Okay, fine, they built the White House, but that is also shit.
Slavery was never (and is never) economically profitable to the whole of a society. It is only profitable by the subsidy from the government. Slaves are wildly more expensive than simply hiring cheap labor locally, but slaves are very useful as a political weapon to wield to give plantation owners significant power.
The economy of the US was built on pioneering economies that industrialized to become profitable trading destinations, both among themselves and abroad.
Had the south actually paid southerners to fucking farm, the south would probably have remained a massive economic engine well into the 20th century.

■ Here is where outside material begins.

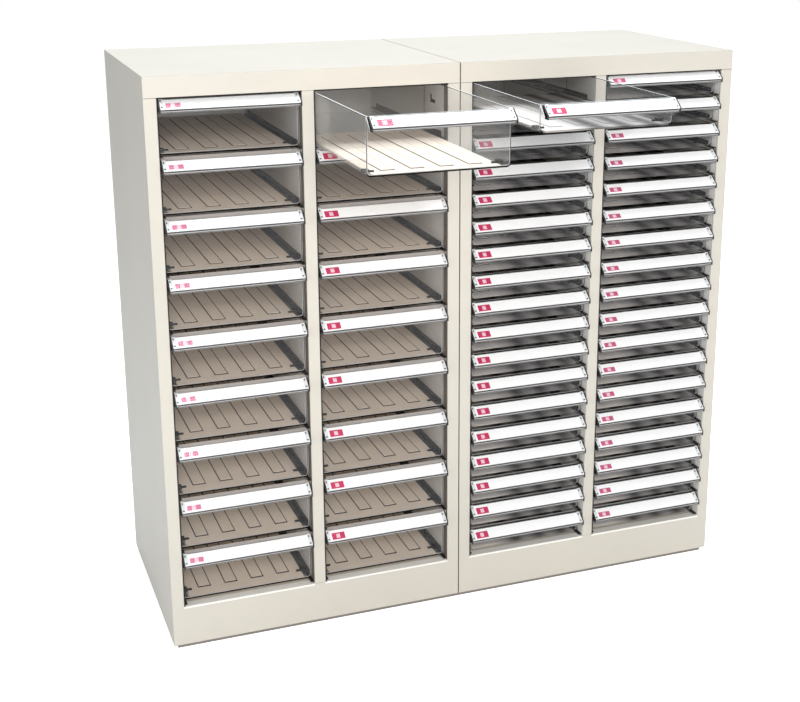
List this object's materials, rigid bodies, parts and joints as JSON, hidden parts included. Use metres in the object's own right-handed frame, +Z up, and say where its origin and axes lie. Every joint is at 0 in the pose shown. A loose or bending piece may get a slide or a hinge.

We can see the power of "The Sun Belt" to this very day, but slavery actually prevented that; and then progressive politics continued to stifle it.

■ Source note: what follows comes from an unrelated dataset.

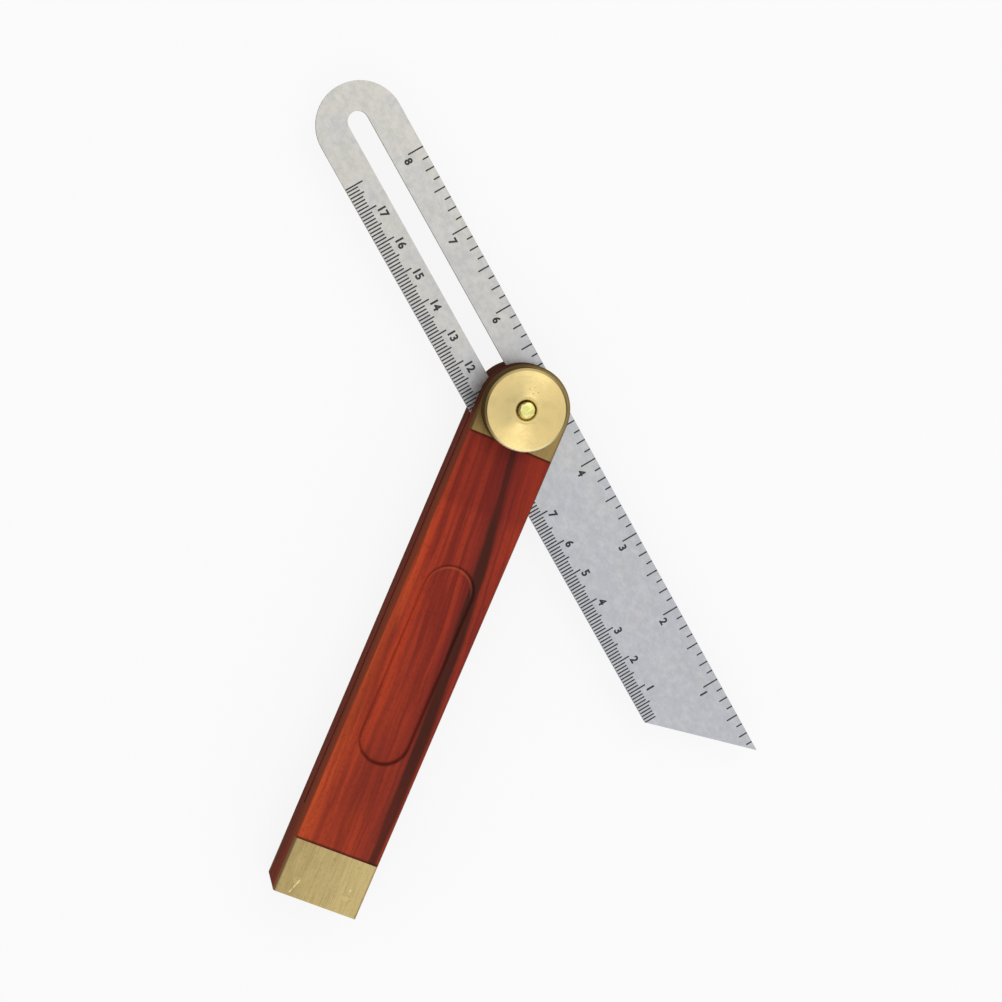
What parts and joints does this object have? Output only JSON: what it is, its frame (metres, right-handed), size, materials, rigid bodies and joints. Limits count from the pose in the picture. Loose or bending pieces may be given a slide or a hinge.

Here's the best way to beat these arguments when they ever come up. Remember that the Left's fundamental argument is that slavery and racism work. They just don't think that they like who used. In reality, neither actually do.

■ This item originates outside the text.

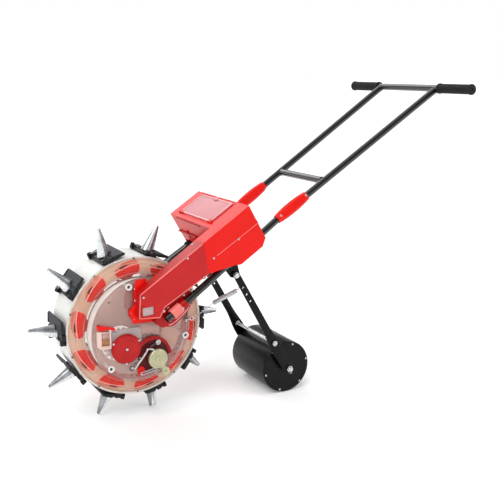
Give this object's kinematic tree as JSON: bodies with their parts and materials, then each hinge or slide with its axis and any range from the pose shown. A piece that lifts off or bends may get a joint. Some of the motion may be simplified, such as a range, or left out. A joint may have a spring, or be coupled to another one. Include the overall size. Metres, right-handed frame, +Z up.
{
  "type": "push seeder",
  "caption": "Hand-pushed hole seeder: toothed planting drum with duckbill mouths, red seed hopper and chute, tubular handle and a sprung press roller behind.",
  "frame": {"origin": "middle of the footprint's bounding box, on the ground", "axes": "+X from the planting drum to the handle, -Y the side with the chute and the metering train, +Z up"},
  "size_m": [1.3408, 0.606, 0.9643],
  "materials": {
    "white_plastic": "satin",
    "clear_cover": "clear, gloss",
    "lid_clear": "clear, gloss",
    "red_plastic": "satin moulded",
    "dark_red_plastic": "satin moulded",
    "grey_plastic": "satin",
    "zinc_plate": "plated",
    "steel": "bright",
    "black_plastic": "moulded grain",
    "black_enamel": "gloss",
    "grip_rubber": "ribbed"
  },
  "bodies": {
    "frame": {"near_core_band": "white_plastic", "far_core_band": "white_plastic", "tie_bolt_1": "white_plastic", "tie_bolt_2": "white_plastic", "tie_bolt_3": "white_plastic", "near_core_plate": "clear_cover", "far_core_plate": "clear_cover", "seed_window": "clear_cover", "metering_cap": "red_plastic", "seed_window_flap": "red_plastic", "seed_chute": "red_plastic", "hopper_body": "red_plastic", "near_coupler": "red_plastic", "far_coupler": "red_plastic", "idler_cover": "dark_red_plastic", "near_tube_clamp": "dark_red_plastic", "far_tube_clamp": "dark_red_plastic", "metering_housing": "grey_plastic", "wire_lever": "steel", "press_spring": "steel", "near_lower_tube": "black_enamel", "far_lower_tube": "black_enamel", "upper_handle": "black_enamel", "near_arm_bracket": "black_enamel", "far_arm_bracket": "black_enamel", "near_grip": "grip_rubber", "far_grip": "grip_rubber"},
    "drum": {"tread_rim": "white_plastic", "near_drum_cover": "clear_cover", "far_drum_cover": "clear_cover", "seed_guide_ring": "red_plastic", "drive_ring_gear": "white_plastic", "mouth_01": "black_plastic", "mouth_02": "black_plastic", "mouth_03": "black_plastic", "mouth_04": "black_plastic", "mouth_05": "black_plastic", "mouth_06": "black_plastic", "mouth_07": "black_plastic", "mouth_08": "black_plastic", "mouth_09": "black_plastic", "mouth_10": "black_plastic"},
    "flap_01": {"flap_01": "black_plastic"},
    "flap_02": {"flap_02": "black_plastic"},
    "flap_03": {"flap_03": "black_plastic"},
    "flap_04": {"flap_04": "black_plastic"},
    "flap_05": {"flap_05": "black_plastic"},
    "flap_06": {"flap_06": "black_plastic"},
    "flap_07": {"flap_07": "black_plastic"},
    "flap_08": {"flap_08": "black_plastic"},
    "flap_09": {"flap_09": "black_plastic"},
    "flap_10": {"flap_10": "black_plastic"},
    "idler": {"idler_gear": "zinc_plate"},
    "metering_roller": {"metering_roller": "white_plastic"},
    "hopper_lid": {"hopper_lid": "lid_clear"},
    "press_arm": {"near_press_arm": "black_enamel", "far_press_arm": "black_enamel", "cross_rod": "steel", "roller_axle": "steel"},
    "press_roller": {"press_roller": "black_enamel"}
  },
  "joints": [
    {"name": "drum_spin", "type": "hinge", "parent": "frame", "child": "drum", "pos_m": [-0.37188, 0, 0.28448], "axis": [0, -1, 0], "continuous": true},
    {"name": "flap_01_hinge", "type": "hinge", "parent": "drum", "child": "flap_01", "pos_m": [-0.30591, 0, 0.48753], "axis": [0, 1, 0], "range_deg": [0, 13], "stiffness_Nm_per_rad": 0.5, "springref_deg": -9.74},
    {"name": "flap_02_hinge", "type": "hinge", "parent": "drum", "child": "flap_02", "pos_m": [-0.43786, 0, 0.48753], "axis": [0, 1, 0], "range_deg": [0, 13], "stiffness_Nm_per_rad": 0.5, "springref_deg": -9.74},
    {"name": "flap_03_hinge", "type": "hinge", "parent": "drum", "child": "flap_03", "pos_m": [-0.54461, 0, 0.40997], "axis": [0, 1, 0], "range_deg": [0, 13], "stiffness_Nm_per_rad": 0.5, "springref_deg": -9.74},
    {"name": "flap_04_hinge", "type": "hinge", "parent": "drum", "child": "flap_04", "pos_m": [-0.58538, 0, 0.28448], "axis": [0, 1, 0], "range_deg": [0, 13], "stiffness_Nm_per_rad": 0.5, "springref_deg": -9.74},
    {"name": "flap_05_hinge", "type": "hinge", "parent": "drum", "child": "flap_05", "pos_m": [-0.54461, 0, 0.15898], "axis": [0, 1, 0], "range_deg": [0, 13], "stiffness_Nm_per_rad": 0.5, "springref_deg": -9.74},
    {"name": "flap_06_hinge", "type": "hinge", "parent": "drum", "child": "flap_06", "pos_m": [-0.43786, 0, 0.08143], "axis": [0, 1, 0], "range_deg": [0, 13], "stiffness_Nm_per_rad": 0.5, "springref_deg": -9.74},
    {"name": "flap_07_hinge", "type": "hinge", "parent": "drum", "child": "flap_07", "pos_m": [-0.30591, 0, 0.08143], "axis": [0, 1, 0], "range_deg": [-9, 4], "stiffness_Nm_per_rad": 0.5},
    {"name": "flap_08_hinge", "type": "hinge", "parent": "drum", "child": "flap_08", "pos_m": [-0.19916, 0, 0.15898], "axis": [0, 1, 0], "range_deg": [0, 13], "stiffness_Nm_per_rad": 0.5, "springref_deg": -9.74},
    {"name": "flap_09_hinge", "type": "hinge", "parent": "drum", "child": "flap_09", "pos_m": [-0.15838, 0, 0.28448], "axis": [0, 1, 0], "range_deg": [0, 13], "stiffness_Nm_per_rad": 0.5, "springref_deg": -9.74},
    {"name": "flap_10_hinge", "type": "hinge", "parent": "drum", "child": "flap_10", "pos_m": [-0.19916, 0, 0.40997], "axis": [0, 1, 0], "range_deg": [0, 13], "stiffness_Nm_per_rad": 0.5, "springref_deg": -9.74},
    {"name": "idler_spin", "type": "hinge", "parent": "frame", "child": "idler", "pos_m": [-0.33188, 0, 0.19831], "axis": [0, -1, 0], "continuous": true},
    {"name": "metering_spin", "type": "hinge", "parent": "frame", "child": "metering_roller", "pos_m": [-0.42295, 0, 0.23962], "axis": [0, -1, 0], "continuous": true},
    {"name": "lid_hinge", "type": "hinge", "parent": "frame", "child": "hopper_lid", "pos_m": [-0.14022, 0, 0.57264], "axis": [0, -1, 0], "range_deg": [0, 105]},
    {"name": "press_arm_pivot", "type": "hinge", "parent": "frame", "child": "press_arm", "pos_m": [-0.07298, 0, 0.41078], "axis": [0, 1, 0], "range_deg": [-18, 0], "stiffness_Nm_per_rad": 60, "springref_deg": 21.77, "deforming": ["press_spring"]},
    {"name": "press_roller_spin", "type": "hinge", "parent": "press_arm", "child": "press_roller", "pos_m": [0.11582, 0, 0.08379], "axis": [0, -1, 0], "continuous": true}
  ],
  "couplings": [
    {"joint": "idler_spin", "follows": "drum_spin", "ratio": 2.7273},
    {"joint": "metering_spin", "follows": "drum_spin", "ratio": -3.3333}
  ]
}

Slavery gives power in only one significant way, and that's political.
A long takedown of why slavery is always economically a poor plan is probably a bit inappropriate, but Thomas Sowell covers it fairly well in "Black Rednecks & White Liberals". I'll summarize it as: to the larger economy, it works quite similar to mass migration: regulated and imported people colonize areas, are made economically dependent on the slave owners (so that even being freed is a poor individual economic choice for them), but they also depress wages from the domestic population, and cut off entire industries to the general population. Worse, slaves are actually wildly expensive, not only to purchase, but to maintain. Slavery is inherently inferior to "capital investments", which make your systems more efficient by automating something (even without computers). Economically, slavery is a bad idea UNLESS you have the government step in to prop it up. The reason the government wants to step in is because slave-owners can effectively maintain absolute control over portions of the economy by keeping domestic workers and competition out of the market. This means that the government no longer has to accept the economy as it is, but can manipulate it through a handful of slave-owning aristocrats.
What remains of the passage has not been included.